▶ **SHORT EXERCISE**: Output the material below in full, exactly as it is.
---*---
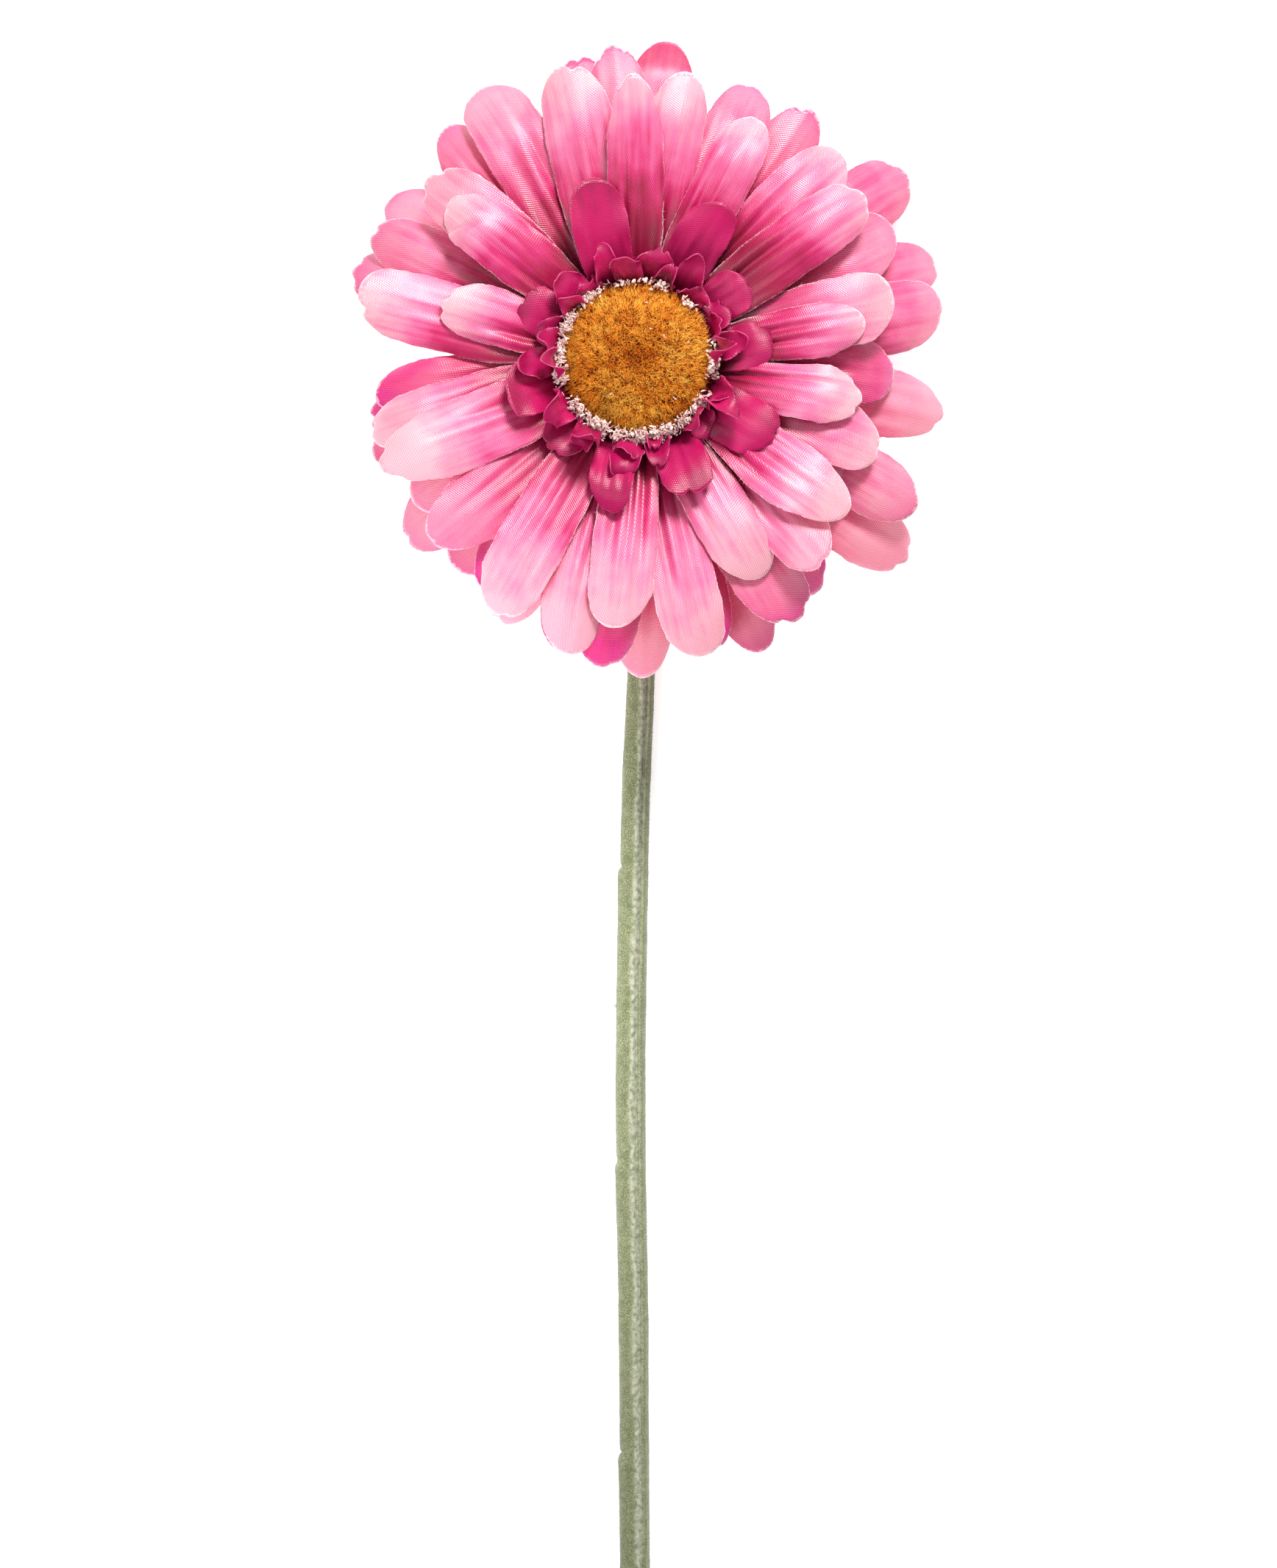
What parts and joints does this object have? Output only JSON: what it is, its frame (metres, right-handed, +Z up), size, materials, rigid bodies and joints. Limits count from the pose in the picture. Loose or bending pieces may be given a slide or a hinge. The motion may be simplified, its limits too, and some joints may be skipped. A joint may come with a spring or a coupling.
{
  "type": "artificial gerbera",
  "caption": "Artificial gerbera lying face up: overlapping satin petals round a plush centre, on a long flocked stem that bends at the neck.",
  "frame": {"origin": "on the surface that the flower lies on, under the middle of its bounding box", "axes": "+Z up; +Y along the stem from its cut end to the head; +X to the right when the flower is seen from above with its head at the top"},
  "size_m": [0.1061, 0.4619, 0.0515],
  "materials": {
    "green_flock": "short flocked pile over a foam strip, dull",
    "steel_wire": "plain drawn wire",
    "green_moulded_plastic": "moulded, matt",
    "milky_plastic": "translucent white moulding",
    "pink_satin": "woven satin, dyed from pale pink tips to deep pink roots",
    "magenta_satin": "woven satin, dyed deep magenta",
    "brown_plastic": "moulded, hidden by the plush",
    "amber_plush": "long soft pile",
    "white_flock_crumbs": "loose flock crumbs, glued"
  },
  "bodies": {
    "root": {"stem_sleeve": "green_flock", "stem_wire": "steel_wire", "calyx_cup": "green_moulded_plastic", "sepal_ring": "green_moulded_plastic", "hub_peg": "milky_plastic", "spacer_1": "milky_plastic", "spacer_2": "milky_plastic", "spacer_3": "milky_plastic", "spacer_4": "milky_plastic", "spacer_5": "milky_plastic", "spacer_6": "milky_plastic", "spacer_7": "milky_plastic", "ray_layer_1": "pink_satin", "ray_layer_2": "pink_satin", "ray_layer_3": "pink_satin", "ray_layer_4": "pink_satin", "ray_layer_5": "pink_satin", "collar_layer_1": "magenta_satin", "collar_layer_2": "magenta_satin", "collar_layer_3": "magenta_satin", "disc_base": "brown_plastic", "disc_pile": "amber_plush", "crumb_ring": "white_flock_crumbs"}
  },
  "joints": []
}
---*---
▶ **PROBLEM SOLUTION**:
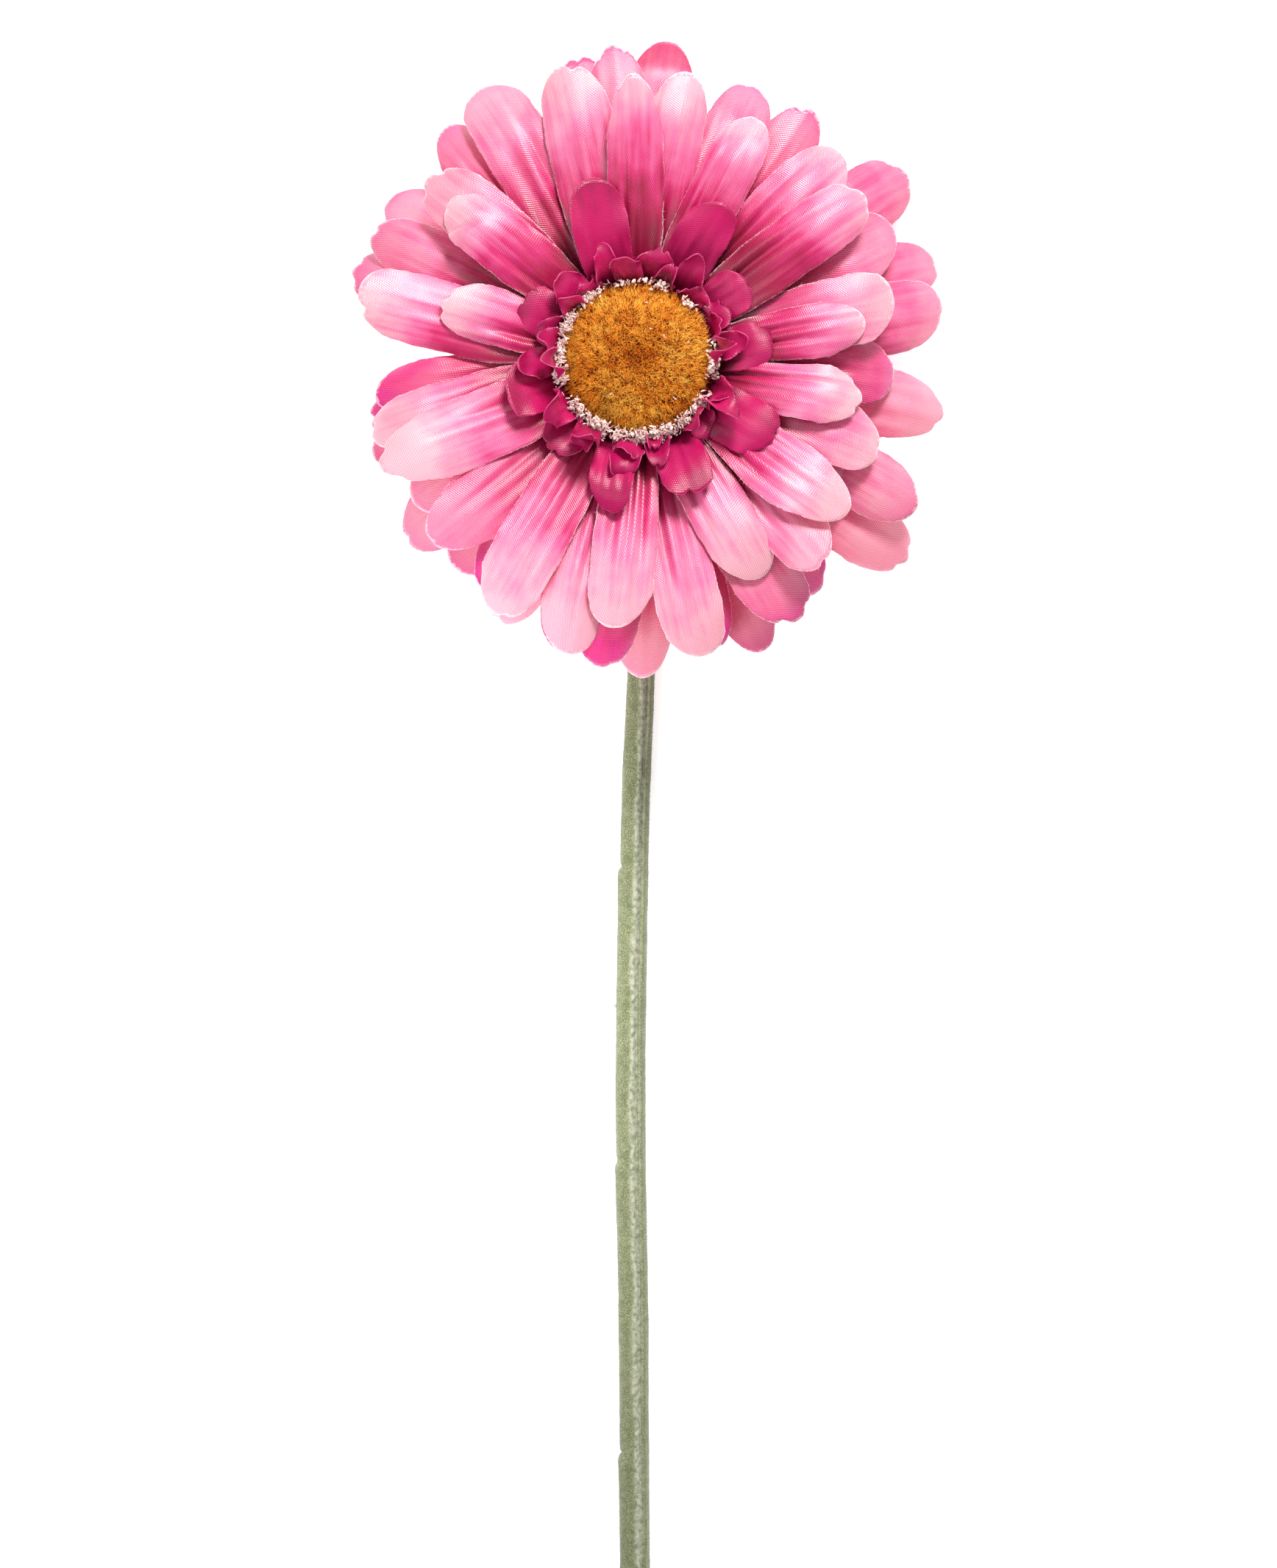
What parts and joints does this object have? Output only JSON: what it is, its frame (metres, right-handed, +Z up), size, materials, rigid bodies and joints. Limits count from the pose in the picture. Loose or bending pieces may be given a slide or a hinge. The motion may be simplified, its limits too, and some joints may be skipped. A joint may come with a spring or a coupling.
{
  "type": "artificial gerbera",
  "caption": "Artificial gerbera lying face up: overlapping satin petals round a plush centre, on a long flocked stem that bends at the neck.",
  "frame": {"origin": "on the surface that the flower lies on, under the middle of its bounding box", "axes": "+Z up; +Y along the stem from its cut end to the head; +X to the right when the flower is seen from above with its head at the top"},
  "size_m": [0.1061, 0.4619, 0.0515],
  "materials": {
    "green_flock": "short flocked pile over a foam strip, dull",
    "steel_wire": "plain drawn wire",
    "green_moulded_plastic": "moulded, matt",
    "milky_plastic": "translucent white moulding",
    "pink_satin": "woven satin, dyed from pale pink tips to deep pink roots",
    "magenta_satin": "woven satin, dyed deep magenta",
    "brown_plastic": "moulded, hidden by the plush",
    "amber_plush": "long soft pile",
    "white_flock_crumbs": "loose flock crumbs, glued"
  },
  "bodies": {
    "root": {"stem_sleeve": "green_flock", "stem_wire": "steel_wire", "calyx_cup": "green_moulded_plastic", "sepal_ring": "green_moulded_plastic", "hub_peg": "milky_plastic", "spacer_1": "milky_plastic", "spacer_2": "milky_plastic", "spacer_3": "milky_plastic", "spacer_4": "milky_plastic", "spacer_5": "milky_plastic", "spacer_6": "milky_plastic", "spacer_7": "milky_plastic", "ray_layer_1": "pink_satin", "ray_layer_2": "pink_satin", "ray_layer_3": "pink_satin", "ray_layer_4": "pink_satin", "ray_layer_5": "pink_satin", "collar_layer_1": "magenta_satin", "collar_layer_2": "magenta_satin", "collar_layer_3": "magenta_satin", "disc_base": "brown_plastic", "disc_pile": "amber_plush", "crumb_ring": "white_flock_crumbs"}
  },
  "joints": []
}